───── Dataset content

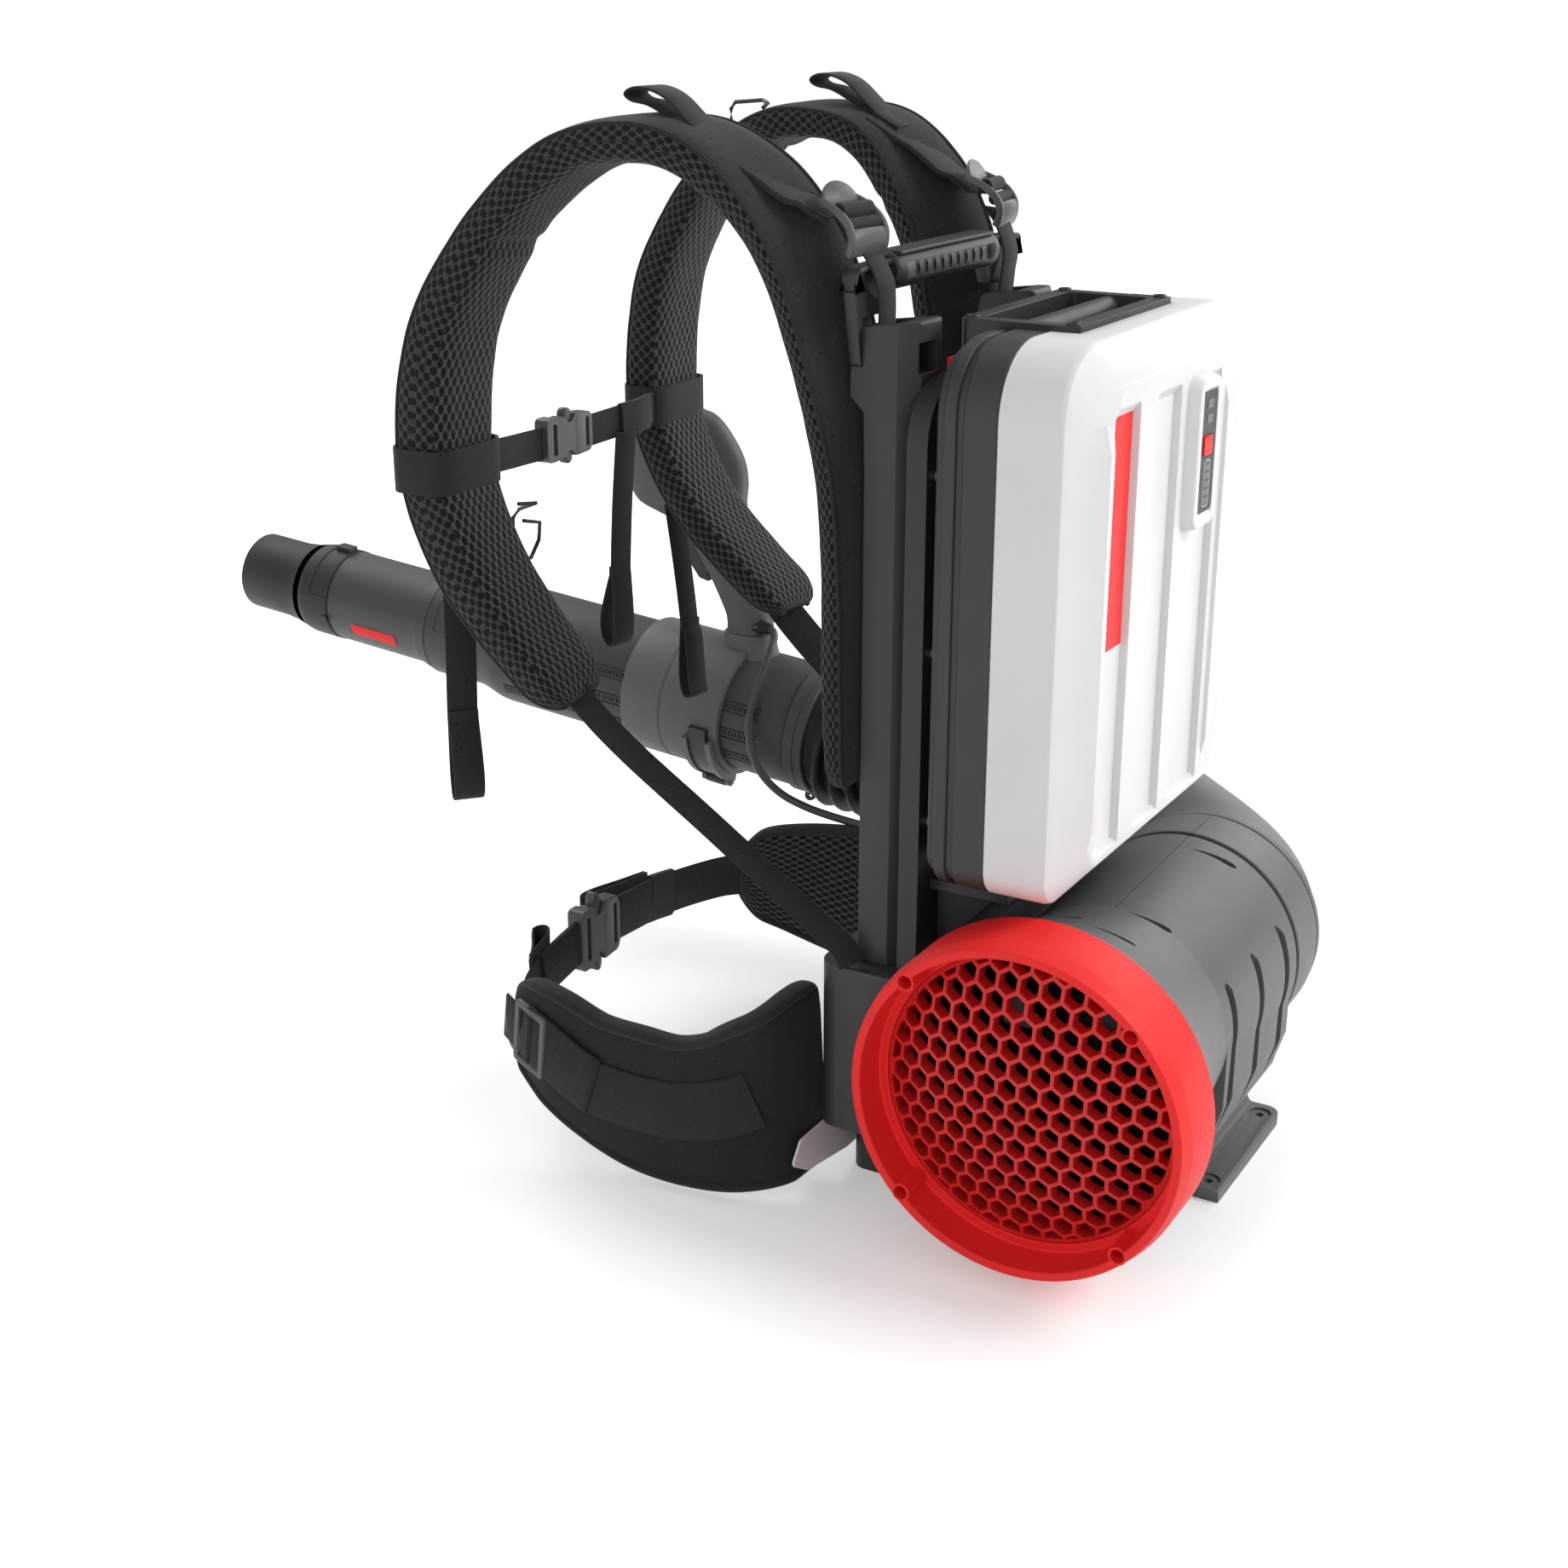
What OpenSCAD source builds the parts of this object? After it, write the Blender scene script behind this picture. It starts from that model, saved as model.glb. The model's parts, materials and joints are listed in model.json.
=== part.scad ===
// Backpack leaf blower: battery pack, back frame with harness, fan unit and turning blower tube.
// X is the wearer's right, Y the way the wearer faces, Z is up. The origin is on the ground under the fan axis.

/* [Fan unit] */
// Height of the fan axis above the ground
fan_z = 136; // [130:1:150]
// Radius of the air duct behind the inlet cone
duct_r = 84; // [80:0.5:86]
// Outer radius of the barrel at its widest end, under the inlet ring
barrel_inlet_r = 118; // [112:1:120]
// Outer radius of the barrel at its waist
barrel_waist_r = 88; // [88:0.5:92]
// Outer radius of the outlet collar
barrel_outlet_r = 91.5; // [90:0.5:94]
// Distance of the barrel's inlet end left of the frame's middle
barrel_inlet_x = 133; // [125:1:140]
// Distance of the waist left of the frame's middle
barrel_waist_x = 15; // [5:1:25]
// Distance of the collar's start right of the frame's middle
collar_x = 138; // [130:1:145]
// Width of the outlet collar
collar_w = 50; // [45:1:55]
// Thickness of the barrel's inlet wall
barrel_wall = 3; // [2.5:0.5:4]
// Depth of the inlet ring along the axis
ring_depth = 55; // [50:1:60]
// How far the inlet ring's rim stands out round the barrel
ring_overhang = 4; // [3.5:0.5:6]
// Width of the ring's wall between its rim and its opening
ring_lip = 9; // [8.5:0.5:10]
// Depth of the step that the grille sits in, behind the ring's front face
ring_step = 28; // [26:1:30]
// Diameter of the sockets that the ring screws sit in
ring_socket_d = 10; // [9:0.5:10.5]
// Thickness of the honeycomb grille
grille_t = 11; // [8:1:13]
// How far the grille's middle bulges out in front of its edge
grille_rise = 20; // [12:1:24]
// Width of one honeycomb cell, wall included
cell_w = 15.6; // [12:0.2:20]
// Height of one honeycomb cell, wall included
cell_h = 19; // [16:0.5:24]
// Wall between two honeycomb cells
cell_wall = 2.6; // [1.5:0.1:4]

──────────

### Set problem
Your task is to quote the listing above word for word.

### Final result
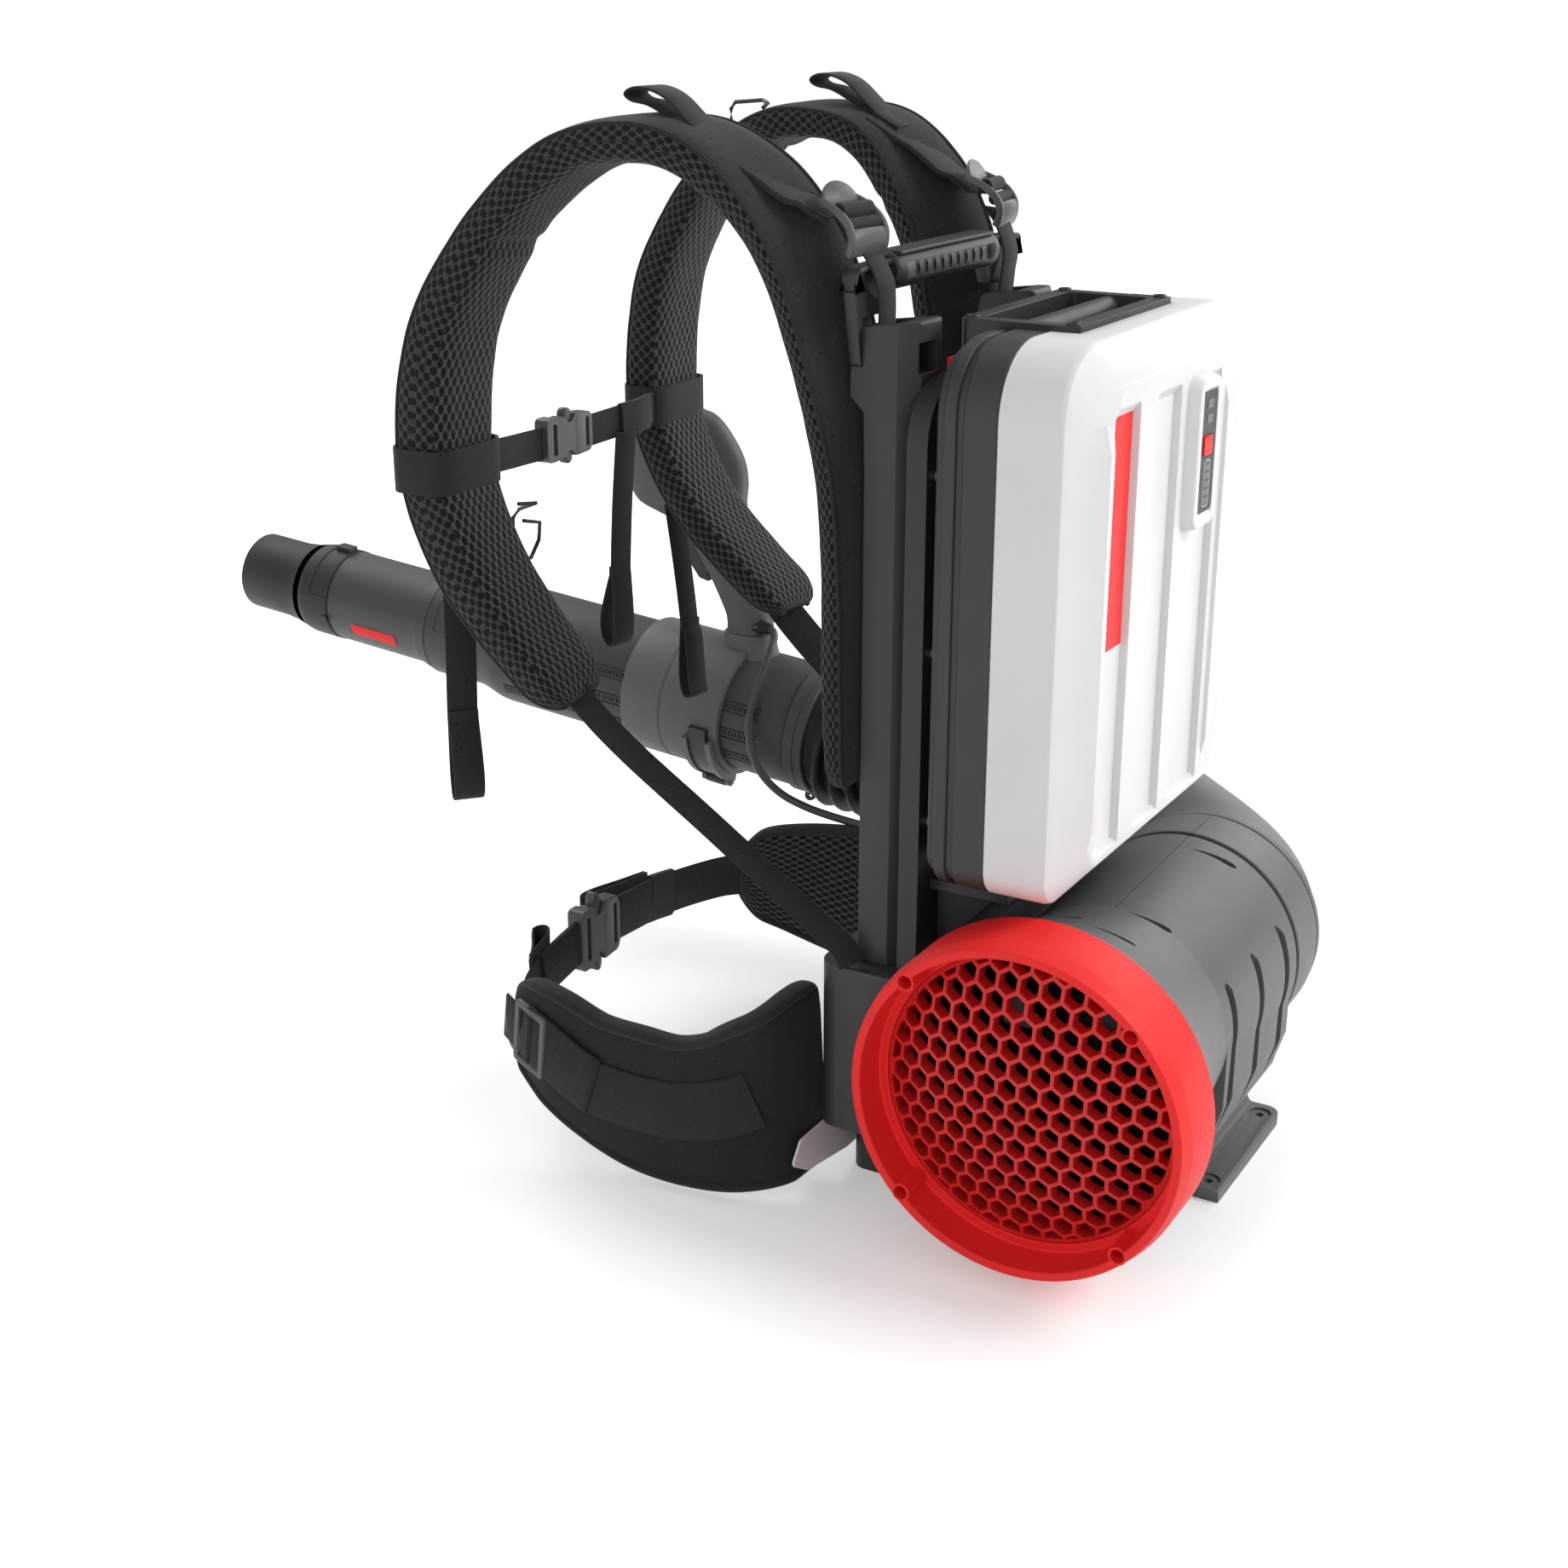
What OpenSCAD source builds the parts of this object? After it, write the Blender scene script behind this picture. It starts from that model, saved as model.glb. The model's parts, materials and joints are listed in model.json.
=== part.scad ===
// Backpack leaf blower: battery pack, back frame with harness, fan unit and turning blower tube.
// X is the wearer's right, Y the way the wearer faces, Z is up. The origin is on the ground under the fan axis.

/* [Fan unit] */
// Height of the fan axis above the ground
fan_z = 136; // [130:1:150]
// Radius of the air duct behind the inlet cone
duct_r = 84; // [80:0.5:86]
// Outer radius of the barrel at its widest end, under the inlet ring
barrel_inlet_r = 118; // [112:1:120]
// Outer radius of the barrel at its waist
barrel_waist_r = 88; // [88:0.5:92]
// Outer radius of the outlet collar
barrel_outlet_r = 91.5; // [90:0.5:94]
// Distance of the barrel's inlet end left of the frame's middle
barrel_inlet_x = 133; // [125:1:140]
// Distance of the waist left of the frame's middle
barrel_waist_x = 15; // [5:1:25]
// Distance of the collar's start right of the frame's middle
collar_x = 138; // [130:1:145]
// Width of the outlet collar
collar_w = 50; // [45:1:55]
// Thickness of the barrel's inlet wall
barrel_wall = 3; // [2.5:0.5:4]
// Depth of the inlet ring along the axis
ring_depth = 55; // [50:1:60]
// How far the inlet ring's rim stands out round the barrel
ring_overhang = 4; // [3.5:0.5:6]
// Width of the ring's wall between its rim and its opening
ring_lip = 9; // [8.5:0.5:10]
// Depth of the step that the grille sits in, behind the ring's front face
ring_step = 28; // [26:1:30]
// Diameter of the sockets that the ring screws sit in
ring_socket_d = 10; // [9:0.5:10.5]
// Thickness of the honeycomb grille
grille_t = 11; // [8:1:13]
// How far the grille's middle bulges out in front of its edge
grille_rise = 20; // [12:1:24]
// Width of one honeycomb cell, wall included
cell_w = 15.6; // [12:0.2:20]
// Height of one honeycomb cell, wall included
cell_h = 19; // [16:0.5:24]
// Wall between two honeycomb cells
cell_wall = 2.6; // [1.5:0.1:4]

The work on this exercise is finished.